TASK INSTRUCTIONS: Your task is to return, exactly, the run of lines starting at the line holding "box = shape.BoundBox" and ending at the line holding "from mathutils import Matrix, Vector", both ends included and no other lines.
---*---
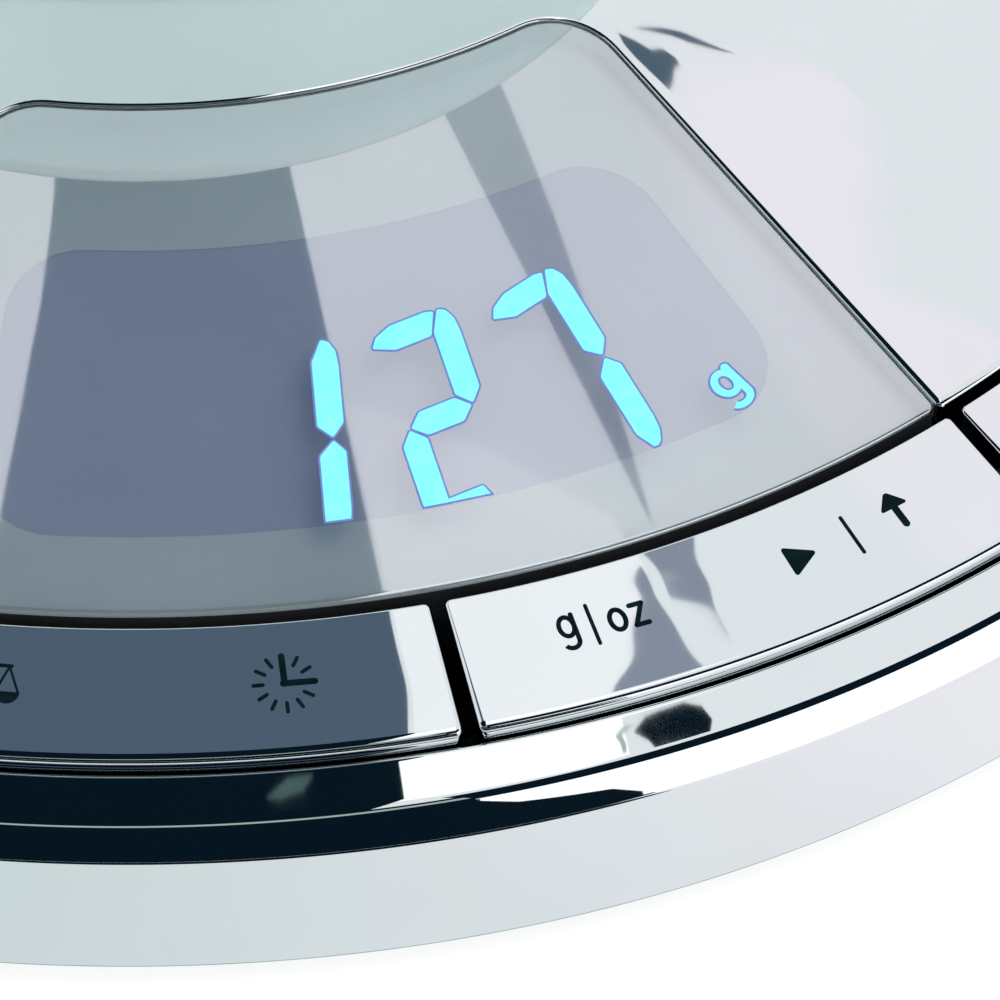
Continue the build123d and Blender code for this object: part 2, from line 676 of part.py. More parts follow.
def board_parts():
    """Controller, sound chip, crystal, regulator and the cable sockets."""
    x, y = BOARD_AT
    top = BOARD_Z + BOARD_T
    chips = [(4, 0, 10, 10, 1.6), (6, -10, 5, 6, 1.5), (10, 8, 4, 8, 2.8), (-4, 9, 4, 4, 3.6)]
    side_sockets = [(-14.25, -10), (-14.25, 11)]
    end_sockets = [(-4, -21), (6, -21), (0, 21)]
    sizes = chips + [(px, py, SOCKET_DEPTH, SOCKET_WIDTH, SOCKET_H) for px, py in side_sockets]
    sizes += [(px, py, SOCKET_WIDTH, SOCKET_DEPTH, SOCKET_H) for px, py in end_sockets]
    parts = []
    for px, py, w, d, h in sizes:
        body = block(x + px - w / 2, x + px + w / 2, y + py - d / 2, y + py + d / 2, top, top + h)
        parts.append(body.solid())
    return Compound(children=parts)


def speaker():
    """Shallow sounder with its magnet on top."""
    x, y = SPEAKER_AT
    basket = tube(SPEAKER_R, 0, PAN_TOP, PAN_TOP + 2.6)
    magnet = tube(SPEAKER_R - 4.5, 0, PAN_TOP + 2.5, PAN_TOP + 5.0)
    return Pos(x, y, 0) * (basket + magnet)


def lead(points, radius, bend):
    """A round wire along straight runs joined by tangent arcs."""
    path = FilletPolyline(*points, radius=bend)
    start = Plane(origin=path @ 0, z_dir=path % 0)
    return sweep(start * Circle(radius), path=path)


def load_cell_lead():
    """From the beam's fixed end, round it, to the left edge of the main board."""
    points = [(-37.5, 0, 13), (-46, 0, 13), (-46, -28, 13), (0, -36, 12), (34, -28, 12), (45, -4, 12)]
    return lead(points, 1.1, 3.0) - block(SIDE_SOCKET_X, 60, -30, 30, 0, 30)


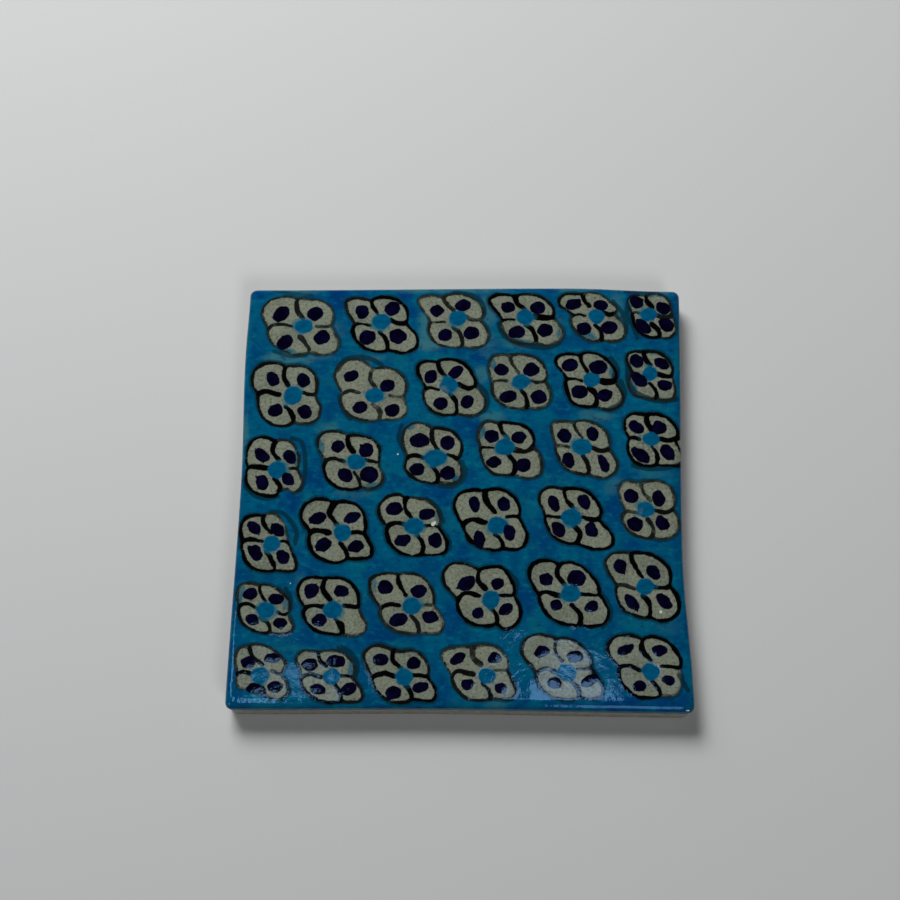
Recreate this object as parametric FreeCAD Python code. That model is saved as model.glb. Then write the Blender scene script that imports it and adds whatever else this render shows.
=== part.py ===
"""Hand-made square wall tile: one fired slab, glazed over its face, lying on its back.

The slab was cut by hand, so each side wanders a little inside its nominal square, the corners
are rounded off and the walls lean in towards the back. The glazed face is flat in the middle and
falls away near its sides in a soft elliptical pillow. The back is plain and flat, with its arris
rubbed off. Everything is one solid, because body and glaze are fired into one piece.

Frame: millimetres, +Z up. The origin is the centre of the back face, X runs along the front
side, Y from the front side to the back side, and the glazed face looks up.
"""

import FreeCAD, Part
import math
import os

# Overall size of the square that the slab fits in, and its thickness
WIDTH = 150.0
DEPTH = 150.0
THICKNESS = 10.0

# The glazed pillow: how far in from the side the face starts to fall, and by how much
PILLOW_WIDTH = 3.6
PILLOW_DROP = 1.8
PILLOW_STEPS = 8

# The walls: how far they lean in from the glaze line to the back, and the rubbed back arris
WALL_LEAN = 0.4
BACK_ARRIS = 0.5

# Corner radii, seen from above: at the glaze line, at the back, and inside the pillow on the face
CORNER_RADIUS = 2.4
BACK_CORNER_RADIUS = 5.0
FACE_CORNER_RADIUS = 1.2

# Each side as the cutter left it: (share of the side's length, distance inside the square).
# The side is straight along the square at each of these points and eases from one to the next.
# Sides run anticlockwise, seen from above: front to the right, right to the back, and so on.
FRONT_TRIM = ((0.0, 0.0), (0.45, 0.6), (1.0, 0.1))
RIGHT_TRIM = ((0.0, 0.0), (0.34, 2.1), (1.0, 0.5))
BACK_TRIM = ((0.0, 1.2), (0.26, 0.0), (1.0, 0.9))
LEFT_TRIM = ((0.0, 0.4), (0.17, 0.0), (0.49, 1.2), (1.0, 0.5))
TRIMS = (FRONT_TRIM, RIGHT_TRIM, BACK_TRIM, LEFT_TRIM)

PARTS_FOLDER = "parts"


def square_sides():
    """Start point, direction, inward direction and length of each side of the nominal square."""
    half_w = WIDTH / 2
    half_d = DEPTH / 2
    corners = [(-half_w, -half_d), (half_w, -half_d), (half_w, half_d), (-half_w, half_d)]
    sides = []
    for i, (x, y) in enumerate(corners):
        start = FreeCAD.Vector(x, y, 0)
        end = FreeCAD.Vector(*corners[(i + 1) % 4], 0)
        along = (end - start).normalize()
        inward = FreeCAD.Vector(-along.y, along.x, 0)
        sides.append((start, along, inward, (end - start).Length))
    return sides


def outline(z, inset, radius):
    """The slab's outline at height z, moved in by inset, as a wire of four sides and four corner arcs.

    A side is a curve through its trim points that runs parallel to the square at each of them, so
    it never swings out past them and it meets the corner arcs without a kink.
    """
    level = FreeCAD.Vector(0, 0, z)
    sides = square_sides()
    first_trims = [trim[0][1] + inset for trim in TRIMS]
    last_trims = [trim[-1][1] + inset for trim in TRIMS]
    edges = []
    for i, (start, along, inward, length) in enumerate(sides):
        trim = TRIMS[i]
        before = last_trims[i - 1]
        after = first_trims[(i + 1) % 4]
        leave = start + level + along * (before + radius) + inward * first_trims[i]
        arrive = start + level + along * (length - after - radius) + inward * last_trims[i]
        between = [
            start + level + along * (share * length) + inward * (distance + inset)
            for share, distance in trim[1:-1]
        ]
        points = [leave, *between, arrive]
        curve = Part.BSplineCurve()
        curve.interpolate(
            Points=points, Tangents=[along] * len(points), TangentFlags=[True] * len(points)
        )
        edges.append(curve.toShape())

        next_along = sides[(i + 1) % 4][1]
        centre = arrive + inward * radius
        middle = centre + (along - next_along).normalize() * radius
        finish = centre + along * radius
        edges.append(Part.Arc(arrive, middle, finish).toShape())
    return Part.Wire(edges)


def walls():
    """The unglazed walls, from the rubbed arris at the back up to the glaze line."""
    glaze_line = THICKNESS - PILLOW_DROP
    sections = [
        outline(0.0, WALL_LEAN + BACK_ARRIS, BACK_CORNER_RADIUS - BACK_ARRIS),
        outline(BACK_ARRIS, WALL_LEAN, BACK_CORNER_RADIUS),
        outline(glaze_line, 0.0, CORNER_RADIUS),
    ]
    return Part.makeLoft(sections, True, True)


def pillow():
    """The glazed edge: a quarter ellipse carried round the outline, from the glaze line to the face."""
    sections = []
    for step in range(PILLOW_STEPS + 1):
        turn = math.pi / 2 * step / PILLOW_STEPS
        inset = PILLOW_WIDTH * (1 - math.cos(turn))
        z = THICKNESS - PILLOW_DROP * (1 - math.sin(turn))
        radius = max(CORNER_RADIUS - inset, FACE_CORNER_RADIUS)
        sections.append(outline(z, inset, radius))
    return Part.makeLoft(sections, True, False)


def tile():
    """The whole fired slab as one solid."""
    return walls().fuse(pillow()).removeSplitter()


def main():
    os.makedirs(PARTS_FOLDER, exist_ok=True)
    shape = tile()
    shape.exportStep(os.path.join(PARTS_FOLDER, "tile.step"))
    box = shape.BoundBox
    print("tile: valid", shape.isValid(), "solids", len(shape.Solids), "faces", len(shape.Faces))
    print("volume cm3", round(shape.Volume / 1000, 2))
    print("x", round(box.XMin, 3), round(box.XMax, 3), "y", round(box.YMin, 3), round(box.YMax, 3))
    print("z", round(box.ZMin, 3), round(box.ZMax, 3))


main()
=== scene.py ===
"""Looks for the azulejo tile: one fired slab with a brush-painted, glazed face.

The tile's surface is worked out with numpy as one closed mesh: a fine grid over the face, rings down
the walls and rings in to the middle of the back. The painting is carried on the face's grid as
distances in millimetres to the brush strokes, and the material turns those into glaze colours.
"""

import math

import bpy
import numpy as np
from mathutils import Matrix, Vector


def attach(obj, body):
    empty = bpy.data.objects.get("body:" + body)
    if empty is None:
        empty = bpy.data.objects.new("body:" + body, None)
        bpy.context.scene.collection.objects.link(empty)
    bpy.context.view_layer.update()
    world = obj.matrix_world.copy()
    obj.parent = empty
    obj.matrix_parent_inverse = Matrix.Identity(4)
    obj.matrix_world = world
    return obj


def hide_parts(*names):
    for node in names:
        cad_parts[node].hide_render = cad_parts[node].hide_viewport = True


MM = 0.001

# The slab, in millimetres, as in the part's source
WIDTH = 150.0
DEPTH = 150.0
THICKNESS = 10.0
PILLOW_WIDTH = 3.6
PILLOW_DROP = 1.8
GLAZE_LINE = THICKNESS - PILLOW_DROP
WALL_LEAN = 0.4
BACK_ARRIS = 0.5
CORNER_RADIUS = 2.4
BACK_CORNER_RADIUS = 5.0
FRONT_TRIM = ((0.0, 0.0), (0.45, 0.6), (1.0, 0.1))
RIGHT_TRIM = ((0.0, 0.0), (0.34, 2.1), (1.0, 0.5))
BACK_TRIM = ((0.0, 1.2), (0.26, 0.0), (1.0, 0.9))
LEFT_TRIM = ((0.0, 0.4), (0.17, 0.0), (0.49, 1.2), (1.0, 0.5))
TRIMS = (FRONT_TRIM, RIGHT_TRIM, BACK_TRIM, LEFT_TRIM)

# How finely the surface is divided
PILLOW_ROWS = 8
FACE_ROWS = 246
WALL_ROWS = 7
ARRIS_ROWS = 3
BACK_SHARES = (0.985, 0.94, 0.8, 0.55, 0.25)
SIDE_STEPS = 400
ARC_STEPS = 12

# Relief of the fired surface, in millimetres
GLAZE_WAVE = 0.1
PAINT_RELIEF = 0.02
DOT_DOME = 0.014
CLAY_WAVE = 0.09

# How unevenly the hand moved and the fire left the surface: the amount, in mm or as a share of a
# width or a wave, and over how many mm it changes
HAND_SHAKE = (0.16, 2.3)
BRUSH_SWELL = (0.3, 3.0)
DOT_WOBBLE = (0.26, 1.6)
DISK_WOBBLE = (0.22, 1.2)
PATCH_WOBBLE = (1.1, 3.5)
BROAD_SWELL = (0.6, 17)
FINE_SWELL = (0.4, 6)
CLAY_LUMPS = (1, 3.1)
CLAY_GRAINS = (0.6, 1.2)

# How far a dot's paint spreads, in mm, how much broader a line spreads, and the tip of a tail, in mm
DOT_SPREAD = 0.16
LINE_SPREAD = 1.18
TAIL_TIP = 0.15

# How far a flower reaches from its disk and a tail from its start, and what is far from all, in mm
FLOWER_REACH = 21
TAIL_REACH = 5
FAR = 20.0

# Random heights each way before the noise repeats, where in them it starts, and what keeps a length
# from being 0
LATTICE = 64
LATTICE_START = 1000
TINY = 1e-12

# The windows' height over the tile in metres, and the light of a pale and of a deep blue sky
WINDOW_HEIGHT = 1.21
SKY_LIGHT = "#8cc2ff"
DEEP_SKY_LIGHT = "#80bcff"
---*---
WORKED ANSWER:
    box = shape.BoundBox
    print("tile: valid", shape.isValid(), "solids", len(shape.Solids), "faces", len(shape.Faces))
    print("volume cm3", round(shape.Volume / 1000, 2))
    print("x", round(box.XMin, 3), round(box.XMax, 3), "y", round(box.YMin, 3), round(box.YMax, 3))
    print("z", round(box.ZMin, 3), round(box.ZMax, 3))


main()
=== scene.py ===
"""Looks for the azulejo tile: one fired slab with a brush-painted, glazed face.

The tile's surface is worked out with numpy as one closed mesh: a fine grid over the face, rings down
the walls and rings in to the middle of the back. The painting is carried on the face's grid as
distances in millimetres to the brush strokes, and the material turns those into glaze colours.
"""

import math

import bpy
import numpy as np
from mathutils import Matrix, Vector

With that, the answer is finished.